>>>
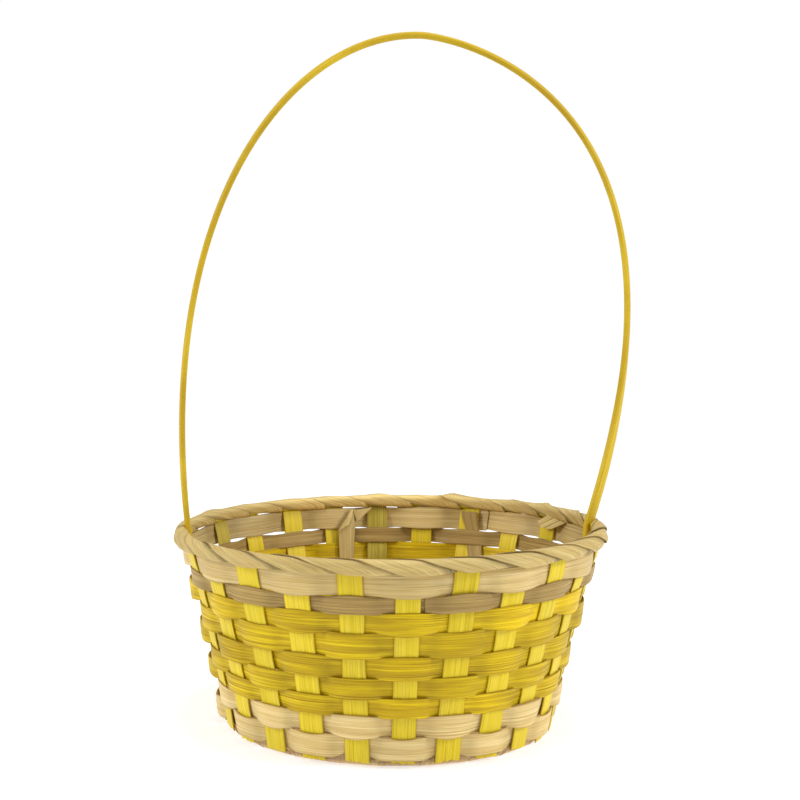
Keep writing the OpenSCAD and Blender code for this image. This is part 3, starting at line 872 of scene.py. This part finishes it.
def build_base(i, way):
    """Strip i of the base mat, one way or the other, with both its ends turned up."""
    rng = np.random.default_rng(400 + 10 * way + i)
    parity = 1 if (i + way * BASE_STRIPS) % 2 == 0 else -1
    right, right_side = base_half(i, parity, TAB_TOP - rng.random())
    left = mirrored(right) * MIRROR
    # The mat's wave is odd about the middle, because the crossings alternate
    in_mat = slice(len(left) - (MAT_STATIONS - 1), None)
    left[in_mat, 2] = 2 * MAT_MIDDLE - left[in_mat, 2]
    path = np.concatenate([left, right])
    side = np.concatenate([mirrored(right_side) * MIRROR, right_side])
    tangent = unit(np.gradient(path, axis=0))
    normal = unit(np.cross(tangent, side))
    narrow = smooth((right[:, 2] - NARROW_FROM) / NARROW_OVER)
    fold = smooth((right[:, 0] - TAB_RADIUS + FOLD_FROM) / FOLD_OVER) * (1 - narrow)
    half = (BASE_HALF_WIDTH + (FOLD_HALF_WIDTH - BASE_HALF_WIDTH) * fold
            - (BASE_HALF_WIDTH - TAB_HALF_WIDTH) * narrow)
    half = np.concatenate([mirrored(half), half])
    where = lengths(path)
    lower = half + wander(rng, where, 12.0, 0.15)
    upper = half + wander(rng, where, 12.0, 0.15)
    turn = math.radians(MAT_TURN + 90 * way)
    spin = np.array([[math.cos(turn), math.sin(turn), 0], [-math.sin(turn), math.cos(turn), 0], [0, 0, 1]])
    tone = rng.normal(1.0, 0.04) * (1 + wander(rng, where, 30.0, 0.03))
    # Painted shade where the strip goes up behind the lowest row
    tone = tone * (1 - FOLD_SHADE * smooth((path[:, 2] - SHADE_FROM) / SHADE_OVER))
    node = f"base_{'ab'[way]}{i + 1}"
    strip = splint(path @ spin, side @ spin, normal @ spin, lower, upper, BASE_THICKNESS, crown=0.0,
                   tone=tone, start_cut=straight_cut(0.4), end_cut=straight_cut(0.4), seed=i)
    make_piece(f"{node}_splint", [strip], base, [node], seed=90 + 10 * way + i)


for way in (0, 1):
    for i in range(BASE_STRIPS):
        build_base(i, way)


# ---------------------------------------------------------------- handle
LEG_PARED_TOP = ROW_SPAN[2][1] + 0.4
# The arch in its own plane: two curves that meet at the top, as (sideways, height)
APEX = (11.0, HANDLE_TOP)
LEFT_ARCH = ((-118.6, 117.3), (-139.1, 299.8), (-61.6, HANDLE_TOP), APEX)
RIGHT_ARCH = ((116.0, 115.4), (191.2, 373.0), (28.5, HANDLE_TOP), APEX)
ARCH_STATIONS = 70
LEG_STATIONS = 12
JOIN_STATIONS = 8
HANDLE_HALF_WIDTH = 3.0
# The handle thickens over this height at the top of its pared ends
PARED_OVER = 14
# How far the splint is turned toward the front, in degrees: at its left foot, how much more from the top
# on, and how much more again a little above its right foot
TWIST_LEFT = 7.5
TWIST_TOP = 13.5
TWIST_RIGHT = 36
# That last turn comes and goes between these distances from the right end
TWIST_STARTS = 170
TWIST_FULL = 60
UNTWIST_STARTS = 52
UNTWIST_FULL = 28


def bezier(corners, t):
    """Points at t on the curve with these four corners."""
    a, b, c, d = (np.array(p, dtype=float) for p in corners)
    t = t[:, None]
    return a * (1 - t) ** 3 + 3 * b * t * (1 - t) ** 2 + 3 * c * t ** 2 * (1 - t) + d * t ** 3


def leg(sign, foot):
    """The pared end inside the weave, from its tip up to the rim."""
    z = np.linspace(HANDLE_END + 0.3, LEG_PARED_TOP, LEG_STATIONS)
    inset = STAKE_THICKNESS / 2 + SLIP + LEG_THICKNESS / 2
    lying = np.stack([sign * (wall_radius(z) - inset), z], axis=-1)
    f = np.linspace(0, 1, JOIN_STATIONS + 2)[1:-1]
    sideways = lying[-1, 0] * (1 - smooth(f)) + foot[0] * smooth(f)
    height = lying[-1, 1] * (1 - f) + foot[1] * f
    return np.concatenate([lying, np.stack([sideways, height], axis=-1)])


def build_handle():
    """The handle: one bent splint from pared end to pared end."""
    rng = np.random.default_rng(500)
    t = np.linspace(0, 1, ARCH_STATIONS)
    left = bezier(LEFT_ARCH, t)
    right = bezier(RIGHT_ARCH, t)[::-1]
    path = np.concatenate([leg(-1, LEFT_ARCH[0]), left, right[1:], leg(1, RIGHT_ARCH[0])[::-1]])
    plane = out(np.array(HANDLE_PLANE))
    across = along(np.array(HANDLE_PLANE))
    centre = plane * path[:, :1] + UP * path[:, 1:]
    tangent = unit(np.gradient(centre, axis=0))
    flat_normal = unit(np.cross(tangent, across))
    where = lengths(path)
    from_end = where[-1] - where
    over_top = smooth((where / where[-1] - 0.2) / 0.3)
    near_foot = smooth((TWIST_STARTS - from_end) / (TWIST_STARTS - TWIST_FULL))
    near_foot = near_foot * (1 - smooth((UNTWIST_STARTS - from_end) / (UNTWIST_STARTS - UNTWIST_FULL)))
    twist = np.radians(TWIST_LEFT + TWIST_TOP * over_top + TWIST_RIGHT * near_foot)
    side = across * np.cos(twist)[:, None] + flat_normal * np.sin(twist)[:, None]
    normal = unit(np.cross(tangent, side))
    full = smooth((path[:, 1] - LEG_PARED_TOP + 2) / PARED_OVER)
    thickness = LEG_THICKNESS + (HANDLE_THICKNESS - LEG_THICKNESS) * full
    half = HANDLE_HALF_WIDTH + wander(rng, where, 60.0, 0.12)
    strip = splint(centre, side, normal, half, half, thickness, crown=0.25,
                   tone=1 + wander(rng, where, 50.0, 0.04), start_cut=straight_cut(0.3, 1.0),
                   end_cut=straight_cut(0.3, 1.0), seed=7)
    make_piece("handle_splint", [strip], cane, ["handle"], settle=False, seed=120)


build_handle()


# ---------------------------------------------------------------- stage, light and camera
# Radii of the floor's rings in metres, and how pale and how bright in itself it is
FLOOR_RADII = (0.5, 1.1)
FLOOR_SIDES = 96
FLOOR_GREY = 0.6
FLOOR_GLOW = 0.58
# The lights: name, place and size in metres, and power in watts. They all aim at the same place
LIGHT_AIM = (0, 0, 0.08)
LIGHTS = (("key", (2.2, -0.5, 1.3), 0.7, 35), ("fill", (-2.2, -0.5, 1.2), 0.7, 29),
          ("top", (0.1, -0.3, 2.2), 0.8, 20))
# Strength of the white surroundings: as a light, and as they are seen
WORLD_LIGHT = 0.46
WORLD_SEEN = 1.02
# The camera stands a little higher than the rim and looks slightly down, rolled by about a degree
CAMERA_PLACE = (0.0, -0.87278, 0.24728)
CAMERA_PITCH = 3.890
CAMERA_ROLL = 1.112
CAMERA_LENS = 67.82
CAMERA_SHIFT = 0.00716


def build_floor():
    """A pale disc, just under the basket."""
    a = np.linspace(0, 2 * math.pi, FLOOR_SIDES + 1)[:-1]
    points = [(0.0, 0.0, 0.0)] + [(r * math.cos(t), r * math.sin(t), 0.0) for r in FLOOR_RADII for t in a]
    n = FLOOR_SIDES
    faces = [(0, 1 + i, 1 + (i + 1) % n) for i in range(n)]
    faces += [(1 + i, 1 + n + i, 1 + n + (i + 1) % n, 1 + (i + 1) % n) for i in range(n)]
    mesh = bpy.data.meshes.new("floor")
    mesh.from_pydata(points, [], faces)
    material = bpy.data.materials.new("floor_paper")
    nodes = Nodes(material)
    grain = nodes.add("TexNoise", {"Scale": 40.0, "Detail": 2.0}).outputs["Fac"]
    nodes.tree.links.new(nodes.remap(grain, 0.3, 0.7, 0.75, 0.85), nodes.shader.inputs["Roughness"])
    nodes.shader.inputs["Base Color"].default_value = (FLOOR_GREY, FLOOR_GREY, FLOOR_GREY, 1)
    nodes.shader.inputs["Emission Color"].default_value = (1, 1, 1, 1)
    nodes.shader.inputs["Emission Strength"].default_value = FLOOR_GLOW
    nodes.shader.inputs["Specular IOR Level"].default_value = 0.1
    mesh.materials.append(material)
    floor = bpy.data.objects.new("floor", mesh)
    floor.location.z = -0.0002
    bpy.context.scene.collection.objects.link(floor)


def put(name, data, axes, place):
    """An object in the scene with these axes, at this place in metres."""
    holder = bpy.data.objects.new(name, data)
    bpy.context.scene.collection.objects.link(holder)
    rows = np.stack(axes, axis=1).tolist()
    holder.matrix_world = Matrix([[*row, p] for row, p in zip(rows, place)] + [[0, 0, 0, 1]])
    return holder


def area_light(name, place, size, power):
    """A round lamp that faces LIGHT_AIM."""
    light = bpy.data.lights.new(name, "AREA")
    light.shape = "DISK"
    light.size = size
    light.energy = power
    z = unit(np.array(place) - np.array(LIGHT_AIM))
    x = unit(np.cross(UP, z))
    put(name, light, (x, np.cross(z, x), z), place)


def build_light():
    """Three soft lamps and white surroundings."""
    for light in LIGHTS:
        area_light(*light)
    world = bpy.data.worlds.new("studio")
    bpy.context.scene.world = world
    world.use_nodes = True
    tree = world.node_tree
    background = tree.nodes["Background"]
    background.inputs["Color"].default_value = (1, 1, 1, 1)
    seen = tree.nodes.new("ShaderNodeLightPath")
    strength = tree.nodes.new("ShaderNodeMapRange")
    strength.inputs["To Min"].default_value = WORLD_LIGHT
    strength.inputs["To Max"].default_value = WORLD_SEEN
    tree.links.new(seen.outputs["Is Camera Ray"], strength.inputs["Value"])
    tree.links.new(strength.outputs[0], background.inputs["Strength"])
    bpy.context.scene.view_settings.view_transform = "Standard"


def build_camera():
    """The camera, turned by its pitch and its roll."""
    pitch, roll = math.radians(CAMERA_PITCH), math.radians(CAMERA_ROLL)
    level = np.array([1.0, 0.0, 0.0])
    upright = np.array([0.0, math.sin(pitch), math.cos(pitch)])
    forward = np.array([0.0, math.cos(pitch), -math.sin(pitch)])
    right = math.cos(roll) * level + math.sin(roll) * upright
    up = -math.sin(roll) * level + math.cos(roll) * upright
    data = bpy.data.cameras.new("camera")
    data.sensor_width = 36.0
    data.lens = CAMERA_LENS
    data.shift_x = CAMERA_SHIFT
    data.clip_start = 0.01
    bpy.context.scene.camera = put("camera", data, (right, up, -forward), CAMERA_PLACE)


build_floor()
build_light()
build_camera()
<<<
> Exercise description
Copy each line above that contains the word "this".

> Result
Keep writing the OpenSCAD and Blender code for this image. This is part 3, starting at line 872 of scene.py. This part finishes it.
# The handle thickens over this height at the top of its pared ends
    """An object in the scene with these axes, at this place in metres."""